We agreed that we were both at fault and she assured me that she had come to me first, but I hadn’t exactly cooled off by the time the train came to a halt in Sacramento. It was about 1am, there weren’t any cabs and Uber didn’t exist, so we were walking home. It’s tough to communicate your anger in your stride when you’ve got large rolling bags trailing behind you.

When we got home, I was putting things away, and she was typing frantically on her laptop in the next room. That wasn’t exactly out of character given that she was a poet, but this seemed different. I asked her what she was writing, and she said “nothing,” which was definitely out of character. I asked to see her computer – nothing in the sent folder, but there’s a Trash folder in just about every email ever in case you weren’t aware.

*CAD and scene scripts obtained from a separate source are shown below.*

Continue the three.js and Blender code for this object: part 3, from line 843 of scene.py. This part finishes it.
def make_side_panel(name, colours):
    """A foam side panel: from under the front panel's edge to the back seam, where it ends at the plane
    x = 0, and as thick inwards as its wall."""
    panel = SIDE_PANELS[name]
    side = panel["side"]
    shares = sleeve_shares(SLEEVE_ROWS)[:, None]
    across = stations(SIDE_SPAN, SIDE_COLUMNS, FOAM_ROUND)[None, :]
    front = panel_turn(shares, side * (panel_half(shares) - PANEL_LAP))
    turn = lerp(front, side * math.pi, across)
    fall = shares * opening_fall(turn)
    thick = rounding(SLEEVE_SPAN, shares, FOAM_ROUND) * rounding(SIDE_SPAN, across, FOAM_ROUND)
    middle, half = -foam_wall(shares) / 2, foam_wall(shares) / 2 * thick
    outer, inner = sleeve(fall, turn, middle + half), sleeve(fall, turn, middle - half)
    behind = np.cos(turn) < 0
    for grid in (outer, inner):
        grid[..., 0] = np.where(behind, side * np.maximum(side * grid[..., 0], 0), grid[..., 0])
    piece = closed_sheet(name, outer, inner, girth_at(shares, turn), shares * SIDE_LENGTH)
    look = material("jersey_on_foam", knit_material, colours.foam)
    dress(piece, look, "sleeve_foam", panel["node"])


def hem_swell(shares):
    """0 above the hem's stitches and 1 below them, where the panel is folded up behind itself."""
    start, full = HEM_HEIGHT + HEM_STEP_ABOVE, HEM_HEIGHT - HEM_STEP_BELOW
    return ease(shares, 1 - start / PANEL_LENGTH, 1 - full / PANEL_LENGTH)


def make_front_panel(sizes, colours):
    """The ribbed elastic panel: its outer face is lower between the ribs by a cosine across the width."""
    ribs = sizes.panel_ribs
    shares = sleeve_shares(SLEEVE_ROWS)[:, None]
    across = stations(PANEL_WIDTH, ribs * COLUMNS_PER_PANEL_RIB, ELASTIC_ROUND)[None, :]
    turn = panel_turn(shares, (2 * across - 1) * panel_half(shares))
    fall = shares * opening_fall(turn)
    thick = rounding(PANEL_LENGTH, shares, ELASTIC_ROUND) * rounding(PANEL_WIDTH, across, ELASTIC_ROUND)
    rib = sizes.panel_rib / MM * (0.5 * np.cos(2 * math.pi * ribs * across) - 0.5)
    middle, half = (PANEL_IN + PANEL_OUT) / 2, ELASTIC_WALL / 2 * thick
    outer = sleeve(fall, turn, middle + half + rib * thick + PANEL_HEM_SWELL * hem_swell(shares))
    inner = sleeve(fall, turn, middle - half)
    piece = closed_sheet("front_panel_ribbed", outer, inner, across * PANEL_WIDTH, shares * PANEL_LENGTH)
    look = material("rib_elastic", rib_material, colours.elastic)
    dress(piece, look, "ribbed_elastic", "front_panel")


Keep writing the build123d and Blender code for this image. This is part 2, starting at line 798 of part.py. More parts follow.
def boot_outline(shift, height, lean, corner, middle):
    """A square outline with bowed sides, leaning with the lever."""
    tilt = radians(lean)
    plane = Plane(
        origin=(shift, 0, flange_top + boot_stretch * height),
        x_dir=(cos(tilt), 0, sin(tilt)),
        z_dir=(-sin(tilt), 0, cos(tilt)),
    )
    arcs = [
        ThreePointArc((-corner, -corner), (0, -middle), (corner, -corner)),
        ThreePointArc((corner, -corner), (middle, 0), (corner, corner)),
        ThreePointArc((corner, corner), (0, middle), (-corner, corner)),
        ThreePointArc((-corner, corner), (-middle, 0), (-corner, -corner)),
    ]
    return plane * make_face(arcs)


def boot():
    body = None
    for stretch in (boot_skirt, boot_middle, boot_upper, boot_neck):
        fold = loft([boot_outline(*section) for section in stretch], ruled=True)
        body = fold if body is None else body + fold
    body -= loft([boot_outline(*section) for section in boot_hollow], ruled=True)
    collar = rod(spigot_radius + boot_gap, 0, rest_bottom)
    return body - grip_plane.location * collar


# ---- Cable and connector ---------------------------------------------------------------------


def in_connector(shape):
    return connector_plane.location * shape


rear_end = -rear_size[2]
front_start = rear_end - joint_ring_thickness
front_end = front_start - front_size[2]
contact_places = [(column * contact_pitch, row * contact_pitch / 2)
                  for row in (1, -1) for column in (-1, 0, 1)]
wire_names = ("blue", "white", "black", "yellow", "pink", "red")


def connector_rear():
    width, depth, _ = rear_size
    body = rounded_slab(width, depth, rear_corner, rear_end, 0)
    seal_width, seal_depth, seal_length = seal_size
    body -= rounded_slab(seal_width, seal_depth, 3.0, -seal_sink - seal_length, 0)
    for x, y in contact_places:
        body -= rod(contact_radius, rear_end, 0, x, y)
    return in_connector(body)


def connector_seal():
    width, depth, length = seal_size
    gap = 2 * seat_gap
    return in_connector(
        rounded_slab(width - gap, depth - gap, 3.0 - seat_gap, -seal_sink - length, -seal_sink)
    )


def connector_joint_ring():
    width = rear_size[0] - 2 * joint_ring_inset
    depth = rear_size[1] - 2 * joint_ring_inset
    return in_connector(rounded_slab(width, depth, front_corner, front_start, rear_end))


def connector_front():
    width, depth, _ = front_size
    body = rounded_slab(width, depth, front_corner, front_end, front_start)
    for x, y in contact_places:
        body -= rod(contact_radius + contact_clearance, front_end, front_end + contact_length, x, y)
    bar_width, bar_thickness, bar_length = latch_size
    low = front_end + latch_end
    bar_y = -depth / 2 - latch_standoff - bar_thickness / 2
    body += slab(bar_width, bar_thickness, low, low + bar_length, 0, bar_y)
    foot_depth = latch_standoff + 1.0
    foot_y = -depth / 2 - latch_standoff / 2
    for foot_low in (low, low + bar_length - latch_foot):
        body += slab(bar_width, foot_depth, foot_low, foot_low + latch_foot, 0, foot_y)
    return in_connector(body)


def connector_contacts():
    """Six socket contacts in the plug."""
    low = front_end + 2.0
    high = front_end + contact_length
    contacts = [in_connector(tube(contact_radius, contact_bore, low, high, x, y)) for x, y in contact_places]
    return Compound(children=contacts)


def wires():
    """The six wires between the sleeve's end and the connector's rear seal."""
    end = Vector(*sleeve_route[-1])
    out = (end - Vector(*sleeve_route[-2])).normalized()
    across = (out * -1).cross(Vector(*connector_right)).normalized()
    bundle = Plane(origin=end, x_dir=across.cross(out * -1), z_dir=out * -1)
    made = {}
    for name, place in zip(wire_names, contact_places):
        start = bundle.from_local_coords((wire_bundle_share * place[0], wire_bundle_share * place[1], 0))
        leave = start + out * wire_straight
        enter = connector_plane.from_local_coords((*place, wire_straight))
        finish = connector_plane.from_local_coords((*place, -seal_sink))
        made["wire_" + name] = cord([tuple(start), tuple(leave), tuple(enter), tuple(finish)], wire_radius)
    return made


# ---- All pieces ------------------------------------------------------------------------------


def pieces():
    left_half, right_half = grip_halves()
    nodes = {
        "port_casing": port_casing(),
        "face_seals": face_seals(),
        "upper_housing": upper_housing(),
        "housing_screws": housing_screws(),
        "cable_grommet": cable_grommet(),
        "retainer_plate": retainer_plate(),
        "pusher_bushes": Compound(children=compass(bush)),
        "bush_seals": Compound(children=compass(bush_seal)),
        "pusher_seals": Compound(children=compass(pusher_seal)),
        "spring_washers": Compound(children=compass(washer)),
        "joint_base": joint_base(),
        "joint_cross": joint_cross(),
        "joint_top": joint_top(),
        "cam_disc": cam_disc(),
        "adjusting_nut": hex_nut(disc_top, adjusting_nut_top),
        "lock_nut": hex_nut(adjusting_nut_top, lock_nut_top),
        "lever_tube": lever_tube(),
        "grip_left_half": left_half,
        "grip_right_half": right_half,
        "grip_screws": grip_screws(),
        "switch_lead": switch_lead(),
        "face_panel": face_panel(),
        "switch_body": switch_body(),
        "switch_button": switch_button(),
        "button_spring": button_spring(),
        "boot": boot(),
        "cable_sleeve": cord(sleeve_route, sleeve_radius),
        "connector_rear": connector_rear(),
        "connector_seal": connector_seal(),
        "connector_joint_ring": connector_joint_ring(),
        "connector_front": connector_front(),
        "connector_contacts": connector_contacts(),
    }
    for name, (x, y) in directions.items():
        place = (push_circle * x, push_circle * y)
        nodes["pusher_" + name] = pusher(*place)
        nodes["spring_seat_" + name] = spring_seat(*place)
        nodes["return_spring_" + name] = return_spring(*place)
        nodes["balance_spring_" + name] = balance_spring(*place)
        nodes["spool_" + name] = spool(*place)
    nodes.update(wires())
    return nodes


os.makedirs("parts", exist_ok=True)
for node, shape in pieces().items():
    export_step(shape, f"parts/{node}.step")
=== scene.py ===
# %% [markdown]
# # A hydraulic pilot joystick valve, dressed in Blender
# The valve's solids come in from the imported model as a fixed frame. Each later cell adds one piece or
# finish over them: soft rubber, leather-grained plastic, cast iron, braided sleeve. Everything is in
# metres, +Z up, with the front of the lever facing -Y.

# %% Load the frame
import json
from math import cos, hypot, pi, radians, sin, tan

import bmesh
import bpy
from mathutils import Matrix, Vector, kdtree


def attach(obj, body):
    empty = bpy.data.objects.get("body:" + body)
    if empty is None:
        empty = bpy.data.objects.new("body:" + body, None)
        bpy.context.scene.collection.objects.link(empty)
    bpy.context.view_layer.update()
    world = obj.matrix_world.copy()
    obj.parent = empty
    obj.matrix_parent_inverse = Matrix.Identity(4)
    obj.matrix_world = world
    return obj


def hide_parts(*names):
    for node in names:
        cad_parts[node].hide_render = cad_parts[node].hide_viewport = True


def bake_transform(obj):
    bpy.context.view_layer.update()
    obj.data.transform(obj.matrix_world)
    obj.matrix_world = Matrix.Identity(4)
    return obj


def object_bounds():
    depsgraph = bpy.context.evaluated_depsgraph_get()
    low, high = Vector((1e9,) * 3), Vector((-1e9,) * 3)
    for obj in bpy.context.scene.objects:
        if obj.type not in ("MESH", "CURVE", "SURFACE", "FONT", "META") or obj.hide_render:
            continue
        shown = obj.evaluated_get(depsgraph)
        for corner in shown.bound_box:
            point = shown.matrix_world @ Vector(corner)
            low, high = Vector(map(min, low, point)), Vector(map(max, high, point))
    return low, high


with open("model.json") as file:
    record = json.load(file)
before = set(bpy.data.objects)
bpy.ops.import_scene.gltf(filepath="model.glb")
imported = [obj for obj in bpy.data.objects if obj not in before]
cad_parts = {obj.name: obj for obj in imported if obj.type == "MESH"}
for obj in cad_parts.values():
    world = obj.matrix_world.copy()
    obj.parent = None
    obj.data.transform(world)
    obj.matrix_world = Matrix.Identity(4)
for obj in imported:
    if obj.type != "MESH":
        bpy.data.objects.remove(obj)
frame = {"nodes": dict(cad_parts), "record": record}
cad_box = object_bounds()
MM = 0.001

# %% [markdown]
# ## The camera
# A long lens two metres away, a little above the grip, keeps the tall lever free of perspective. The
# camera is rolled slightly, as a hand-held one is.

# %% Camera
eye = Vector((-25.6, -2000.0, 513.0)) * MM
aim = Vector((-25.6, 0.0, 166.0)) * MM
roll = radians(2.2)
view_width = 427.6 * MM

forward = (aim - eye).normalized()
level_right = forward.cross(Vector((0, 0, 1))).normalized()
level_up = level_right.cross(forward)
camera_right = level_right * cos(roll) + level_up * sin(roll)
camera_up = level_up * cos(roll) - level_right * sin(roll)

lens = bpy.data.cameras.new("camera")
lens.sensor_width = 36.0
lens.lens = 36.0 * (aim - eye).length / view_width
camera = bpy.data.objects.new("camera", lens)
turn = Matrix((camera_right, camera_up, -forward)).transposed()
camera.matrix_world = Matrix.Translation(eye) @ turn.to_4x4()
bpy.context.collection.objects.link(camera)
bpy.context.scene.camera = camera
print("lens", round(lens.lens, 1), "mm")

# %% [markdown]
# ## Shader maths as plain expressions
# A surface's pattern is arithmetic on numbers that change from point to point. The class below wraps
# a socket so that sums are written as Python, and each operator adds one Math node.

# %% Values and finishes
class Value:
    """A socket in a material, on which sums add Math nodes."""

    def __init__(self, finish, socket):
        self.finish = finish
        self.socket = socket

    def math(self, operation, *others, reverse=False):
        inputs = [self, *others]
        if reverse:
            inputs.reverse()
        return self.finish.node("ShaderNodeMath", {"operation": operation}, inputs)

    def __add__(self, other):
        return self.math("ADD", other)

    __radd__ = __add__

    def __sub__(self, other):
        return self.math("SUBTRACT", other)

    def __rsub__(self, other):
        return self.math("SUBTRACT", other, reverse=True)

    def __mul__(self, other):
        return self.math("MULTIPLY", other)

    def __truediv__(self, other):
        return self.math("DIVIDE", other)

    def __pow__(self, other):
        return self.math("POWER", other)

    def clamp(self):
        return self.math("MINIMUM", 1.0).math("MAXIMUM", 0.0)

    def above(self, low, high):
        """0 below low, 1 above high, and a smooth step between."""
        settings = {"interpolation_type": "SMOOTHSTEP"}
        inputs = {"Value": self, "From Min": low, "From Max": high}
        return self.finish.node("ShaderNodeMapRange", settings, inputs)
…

She was unaware.

“I told Sean that I loved you tonight.” I don’t remember what the rest of it said, but I’m pretty sure that’s not something you say unless you’ve talked about it previously.

“Get out of my home.” I felt confident that the proportion of the bills I was paying allowed me that sentence, so I went for it. She packed a couple bags for immediate use, and I did my best not to talk to her. It was late, and I caved in the face of her crying, and said it would be fine if she stayed there for the night, but the next morning she had to leave.

She did, and that was the end of our engagement and that three-year chapter of our young lives. I waffled on my conviction to end it, but her choice to move in with the subject of her infatuation made it easy to maintain a hard line on both sides. With the gift of hindsight, it was the right choice for a litany of reasons, but when you’re young and in love, it’s nearly impossible to see straight.

I made similar mistakes in the name of love since, and I’ll likely make them again in the future. I drink in spite of the hangover, and I fall in love knowing that it’ll come to a crushing end eventually. I’m a strong proponent of jumping off the cliff and figuring it out on the way down – the rush is worth it.